Object modeling scripts
────────
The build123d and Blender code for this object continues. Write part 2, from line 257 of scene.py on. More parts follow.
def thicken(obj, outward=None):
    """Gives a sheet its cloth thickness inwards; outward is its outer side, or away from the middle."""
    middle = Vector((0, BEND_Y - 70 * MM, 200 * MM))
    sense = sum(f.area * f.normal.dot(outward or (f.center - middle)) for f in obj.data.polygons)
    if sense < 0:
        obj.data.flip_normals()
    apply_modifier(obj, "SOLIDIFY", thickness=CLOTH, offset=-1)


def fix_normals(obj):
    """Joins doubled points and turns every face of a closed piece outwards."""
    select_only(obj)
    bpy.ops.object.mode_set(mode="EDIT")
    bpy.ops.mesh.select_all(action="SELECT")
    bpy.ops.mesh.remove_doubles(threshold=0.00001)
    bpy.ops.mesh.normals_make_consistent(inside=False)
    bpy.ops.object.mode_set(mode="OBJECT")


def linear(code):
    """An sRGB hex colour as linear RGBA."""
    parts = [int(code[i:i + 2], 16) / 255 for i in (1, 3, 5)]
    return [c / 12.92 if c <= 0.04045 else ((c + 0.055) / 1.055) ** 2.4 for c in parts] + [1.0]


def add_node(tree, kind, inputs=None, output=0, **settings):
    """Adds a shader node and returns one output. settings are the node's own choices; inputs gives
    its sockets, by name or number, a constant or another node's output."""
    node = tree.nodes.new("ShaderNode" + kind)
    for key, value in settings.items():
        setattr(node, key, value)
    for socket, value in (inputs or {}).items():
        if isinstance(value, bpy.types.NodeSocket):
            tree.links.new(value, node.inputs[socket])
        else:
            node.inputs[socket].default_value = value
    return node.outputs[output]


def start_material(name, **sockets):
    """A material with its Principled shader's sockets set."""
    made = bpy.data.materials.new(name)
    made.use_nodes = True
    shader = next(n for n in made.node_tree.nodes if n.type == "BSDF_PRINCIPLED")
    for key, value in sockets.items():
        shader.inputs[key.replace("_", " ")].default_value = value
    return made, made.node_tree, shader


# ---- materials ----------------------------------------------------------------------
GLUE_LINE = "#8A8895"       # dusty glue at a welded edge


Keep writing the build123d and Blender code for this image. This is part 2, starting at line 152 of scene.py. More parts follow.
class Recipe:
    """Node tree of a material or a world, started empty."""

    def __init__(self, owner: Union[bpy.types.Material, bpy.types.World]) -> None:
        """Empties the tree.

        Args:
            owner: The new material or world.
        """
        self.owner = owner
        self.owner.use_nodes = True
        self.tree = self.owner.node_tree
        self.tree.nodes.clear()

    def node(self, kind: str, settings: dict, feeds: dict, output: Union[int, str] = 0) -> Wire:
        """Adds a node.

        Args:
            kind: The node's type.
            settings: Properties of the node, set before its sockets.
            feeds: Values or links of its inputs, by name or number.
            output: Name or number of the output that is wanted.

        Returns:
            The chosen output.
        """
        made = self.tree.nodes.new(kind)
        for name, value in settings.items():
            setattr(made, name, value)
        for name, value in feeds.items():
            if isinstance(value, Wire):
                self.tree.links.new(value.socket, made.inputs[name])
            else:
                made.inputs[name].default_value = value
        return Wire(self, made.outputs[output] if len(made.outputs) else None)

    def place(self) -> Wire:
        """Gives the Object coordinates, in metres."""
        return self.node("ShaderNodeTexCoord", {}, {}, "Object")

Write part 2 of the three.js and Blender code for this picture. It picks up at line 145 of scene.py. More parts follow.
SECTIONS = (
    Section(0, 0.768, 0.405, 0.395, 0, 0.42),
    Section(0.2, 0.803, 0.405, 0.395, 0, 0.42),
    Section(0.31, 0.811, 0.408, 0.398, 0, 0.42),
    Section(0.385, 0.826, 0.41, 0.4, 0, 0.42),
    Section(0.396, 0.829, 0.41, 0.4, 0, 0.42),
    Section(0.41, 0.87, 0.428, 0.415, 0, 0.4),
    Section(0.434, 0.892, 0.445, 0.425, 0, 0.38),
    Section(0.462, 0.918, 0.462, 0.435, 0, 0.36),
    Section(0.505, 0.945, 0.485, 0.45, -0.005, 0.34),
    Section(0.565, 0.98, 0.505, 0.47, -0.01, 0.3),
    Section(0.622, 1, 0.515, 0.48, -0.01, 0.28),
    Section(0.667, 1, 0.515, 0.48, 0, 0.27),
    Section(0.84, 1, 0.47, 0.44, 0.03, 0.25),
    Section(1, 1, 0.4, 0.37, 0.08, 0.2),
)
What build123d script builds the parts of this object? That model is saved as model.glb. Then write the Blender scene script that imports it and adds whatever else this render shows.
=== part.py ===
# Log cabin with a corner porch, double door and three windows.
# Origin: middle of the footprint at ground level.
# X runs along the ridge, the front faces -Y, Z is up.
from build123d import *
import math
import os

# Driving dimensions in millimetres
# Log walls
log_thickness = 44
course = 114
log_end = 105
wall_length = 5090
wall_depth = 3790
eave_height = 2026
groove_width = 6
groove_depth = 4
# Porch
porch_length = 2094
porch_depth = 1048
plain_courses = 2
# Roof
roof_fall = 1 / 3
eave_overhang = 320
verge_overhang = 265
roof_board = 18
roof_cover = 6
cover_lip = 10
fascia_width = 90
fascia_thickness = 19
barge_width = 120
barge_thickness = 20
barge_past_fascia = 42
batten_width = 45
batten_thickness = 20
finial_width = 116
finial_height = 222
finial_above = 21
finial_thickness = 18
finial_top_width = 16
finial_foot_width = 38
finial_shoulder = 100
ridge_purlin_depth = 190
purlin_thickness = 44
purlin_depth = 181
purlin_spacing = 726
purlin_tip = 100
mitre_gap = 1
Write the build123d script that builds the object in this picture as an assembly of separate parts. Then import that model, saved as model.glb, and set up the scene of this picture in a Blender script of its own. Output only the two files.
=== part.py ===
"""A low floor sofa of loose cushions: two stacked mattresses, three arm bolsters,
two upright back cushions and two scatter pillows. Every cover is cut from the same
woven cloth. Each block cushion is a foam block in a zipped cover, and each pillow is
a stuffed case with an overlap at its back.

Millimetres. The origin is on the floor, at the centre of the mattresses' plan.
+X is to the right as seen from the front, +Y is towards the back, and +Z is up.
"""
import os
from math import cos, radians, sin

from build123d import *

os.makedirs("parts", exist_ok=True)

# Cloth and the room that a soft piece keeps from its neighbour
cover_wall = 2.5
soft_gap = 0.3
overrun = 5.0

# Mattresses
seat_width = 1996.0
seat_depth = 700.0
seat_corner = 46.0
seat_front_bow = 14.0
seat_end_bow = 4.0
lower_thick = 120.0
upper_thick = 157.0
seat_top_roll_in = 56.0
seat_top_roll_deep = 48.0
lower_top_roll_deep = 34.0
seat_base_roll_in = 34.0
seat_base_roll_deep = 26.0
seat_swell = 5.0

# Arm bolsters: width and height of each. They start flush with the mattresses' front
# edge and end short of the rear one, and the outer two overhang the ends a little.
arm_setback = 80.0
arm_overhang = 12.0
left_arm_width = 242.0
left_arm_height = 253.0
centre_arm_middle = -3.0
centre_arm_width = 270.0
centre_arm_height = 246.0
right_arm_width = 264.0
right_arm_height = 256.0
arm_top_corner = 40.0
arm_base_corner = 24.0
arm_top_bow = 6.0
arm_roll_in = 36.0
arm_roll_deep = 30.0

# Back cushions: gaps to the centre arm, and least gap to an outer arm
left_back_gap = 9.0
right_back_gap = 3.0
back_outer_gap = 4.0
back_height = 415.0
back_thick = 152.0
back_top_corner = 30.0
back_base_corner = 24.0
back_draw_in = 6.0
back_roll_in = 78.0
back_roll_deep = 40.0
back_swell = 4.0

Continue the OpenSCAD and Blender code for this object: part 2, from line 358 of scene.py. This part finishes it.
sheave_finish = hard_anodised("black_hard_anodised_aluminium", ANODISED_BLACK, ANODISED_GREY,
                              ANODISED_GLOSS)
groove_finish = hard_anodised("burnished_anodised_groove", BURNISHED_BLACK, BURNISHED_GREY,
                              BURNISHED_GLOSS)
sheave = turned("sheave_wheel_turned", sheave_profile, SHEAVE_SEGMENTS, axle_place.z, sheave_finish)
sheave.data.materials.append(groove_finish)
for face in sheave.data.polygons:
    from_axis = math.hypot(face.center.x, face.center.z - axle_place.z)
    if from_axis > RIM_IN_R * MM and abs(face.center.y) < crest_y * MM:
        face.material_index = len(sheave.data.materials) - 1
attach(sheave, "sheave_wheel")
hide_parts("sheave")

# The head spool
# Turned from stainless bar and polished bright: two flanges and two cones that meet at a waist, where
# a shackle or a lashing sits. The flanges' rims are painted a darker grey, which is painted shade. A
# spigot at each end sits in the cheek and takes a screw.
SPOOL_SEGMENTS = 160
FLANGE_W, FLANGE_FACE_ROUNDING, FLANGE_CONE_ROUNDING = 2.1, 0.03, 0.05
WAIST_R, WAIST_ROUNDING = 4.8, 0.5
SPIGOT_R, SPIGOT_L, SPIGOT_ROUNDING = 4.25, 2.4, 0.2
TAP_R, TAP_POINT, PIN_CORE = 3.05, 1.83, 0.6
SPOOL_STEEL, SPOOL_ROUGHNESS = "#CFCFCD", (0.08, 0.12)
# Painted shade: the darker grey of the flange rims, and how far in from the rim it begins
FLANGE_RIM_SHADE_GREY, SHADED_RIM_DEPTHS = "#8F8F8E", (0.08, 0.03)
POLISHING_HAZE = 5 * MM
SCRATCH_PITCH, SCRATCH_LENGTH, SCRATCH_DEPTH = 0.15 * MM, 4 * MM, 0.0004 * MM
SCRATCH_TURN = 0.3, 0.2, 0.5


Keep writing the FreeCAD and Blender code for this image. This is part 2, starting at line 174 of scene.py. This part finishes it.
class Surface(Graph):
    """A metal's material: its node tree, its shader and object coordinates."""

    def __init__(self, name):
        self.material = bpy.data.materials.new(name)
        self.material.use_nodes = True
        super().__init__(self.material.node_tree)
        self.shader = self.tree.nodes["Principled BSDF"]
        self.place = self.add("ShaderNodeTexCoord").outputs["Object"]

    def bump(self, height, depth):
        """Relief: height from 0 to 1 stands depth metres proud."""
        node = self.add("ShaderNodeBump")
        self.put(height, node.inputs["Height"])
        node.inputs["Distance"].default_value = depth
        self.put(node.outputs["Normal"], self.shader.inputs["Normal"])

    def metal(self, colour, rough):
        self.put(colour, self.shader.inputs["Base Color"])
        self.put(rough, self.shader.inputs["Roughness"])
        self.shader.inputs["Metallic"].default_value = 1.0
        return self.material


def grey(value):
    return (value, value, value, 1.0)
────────
# [WRITTEN INSTRUCTION]
From the line that contains "Write part 2 of" through the line that contains "mitre_gap = 1", reproduce every line exactly, both end lines included.

# [SOLUTION]
Write part 2 of the three.js and Blender code for this picture. It picks up at line 145 of scene.py. More parts follow.
SECTIONS = (
    Section(0, 0.768, 0.405, 0.395, 0, 0.42),
    Section(0.2, 0.803, 0.405, 0.395, 0, 0.42),
    Section(0.31, 0.811, 0.408, 0.398, 0, 0.42),
    Section(0.385, 0.826, 0.41, 0.4, 0, 0.42),
    Section(0.396, 0.829, 0.41, 0.4, 0, 0.42),
    Section(0.41, 0.87, 0.428, 0.415, 0, 0.4),
    Section(0.434, 0.892, 0.445, 0.425, 0, 0.38),
    Section(0.462, 0.918, 0.462, 0.435, 0, 0.36),
    Section(0.505, 0.945, 0.485, 0.45, -0.005, 0.34),
    Section(0.565, 0.98, 0.505, 0.47, -0.01, 0.3),
    Section(0.622, 1, 0.515, 0.48, -0.01, 0.28),
    Section(0.667, 1, 0.515, 0.48, 0, 0.27),
    Section(0.84, 1, 0.47, 0.44, 0.03, 0.25),
    Section(1, 1, 0.4, 0.37, 0.08, 0.2),
)
What build123d script builds the parts of this object? That model is saved as model.glb. Then write the Blender scene script that imports it and adds whatever else this render shows.
=== part.py ===
# Log cabin with a corner porch, double door and three windows.
# Origin: middle of the footprint at ground level.
# X runs along the ridge, the front faces -Y, Z is up.
from build123d import *
import math
import os

# Driving dimensions in millimetres
# Log walls
log_thickness = 44
course = 114
log_end = 105
wall_length = 5090
wall_depth = 3790
eave_height = 2026
groove_width = 6
groove_depth = 4
# Porch
porch_length = 2094
porch_depth = 1048
plain_courses = 2
# Roof
roof_fall = 1 / 3
eave_overhang = 320
verge_overhang = 265
roof_board = 18
roof_cover = 6
cover_lip = 10
fascia_width = 90
fascia_thickness = 19
barge_width = 120
barge_thickness = 20
barge_past_fascia = 42
batten_width = 45
batten_thickness = 20
finial_width = 116
finial_height = 222
finial_above = 21
finial_thickness = 18
finial_top_width = 16
finial_foot_width = 38
finial_shoulder = 100
ridge_purlin_depth = 190
purlin_thickness = 44
purlin_depth = 181
purlin_spacing = 726
purlin_tip = 100
mitre_gap = 1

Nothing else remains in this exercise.